┌──

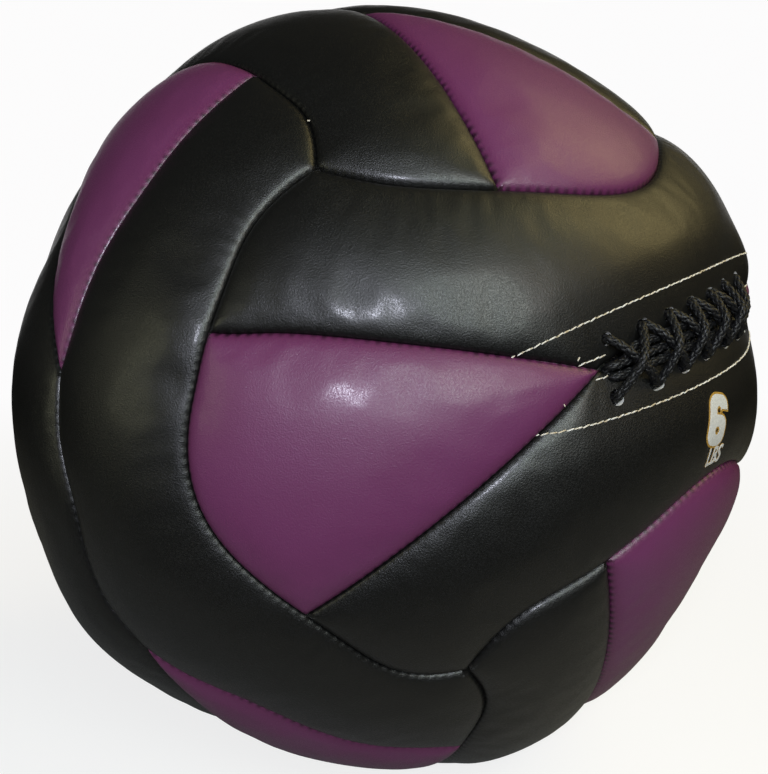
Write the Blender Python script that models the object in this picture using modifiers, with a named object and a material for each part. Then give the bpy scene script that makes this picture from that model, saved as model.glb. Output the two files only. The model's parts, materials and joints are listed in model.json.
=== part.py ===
"""A wall ball: padded leather panels sewn into a ball, stuffed and weighted, and laced shut.

The seams follow a cube drawn on the ball. Each face has two long bands side by side along its
middle seam, and two wedges that point at each other along that seam. The long sides of the
bands on one face take the ends of the next face. The front middle seam is the laced mouth.
"""
import math

import bmesh
import bpy
from mathutils import Matrix, Vector

# The ball, in metres: 14 inches across, measured as a mean over the crowns of its panels.
BALL_DIAMETER = 0.3556
SEAM_DEPTH = 0.0050
CROWN_RUN = 0.0240
PANEL_THICKNESS = 0.0035
SEAM_GAP = 0.0003
TIP_TO_TIP = 0.1200
SAG = 0.0035
SAG_EDGE = 0.0010
FLAT_CUT = 0.0005

# The seam plan, as shares of a cube face's half side. The bulge shares are the terms of an
# even polynomial: how far a face's end bows out over its neighbour. The squareness swells the
# ball towards the middles of the cube's faces, and its mean keeps the ball's size.
WEDGE_BASE_SHARE = 0.514
BULGE_SHARES = (0.48, -0.27, 0.54, 0.31)
SQUARENESS_SHARE = 0.072
SQUARENESS_MEAN = 3 / 5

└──

### The request
Give the count of lines in the data shown above that contain "from", and nothing else.

### The output
2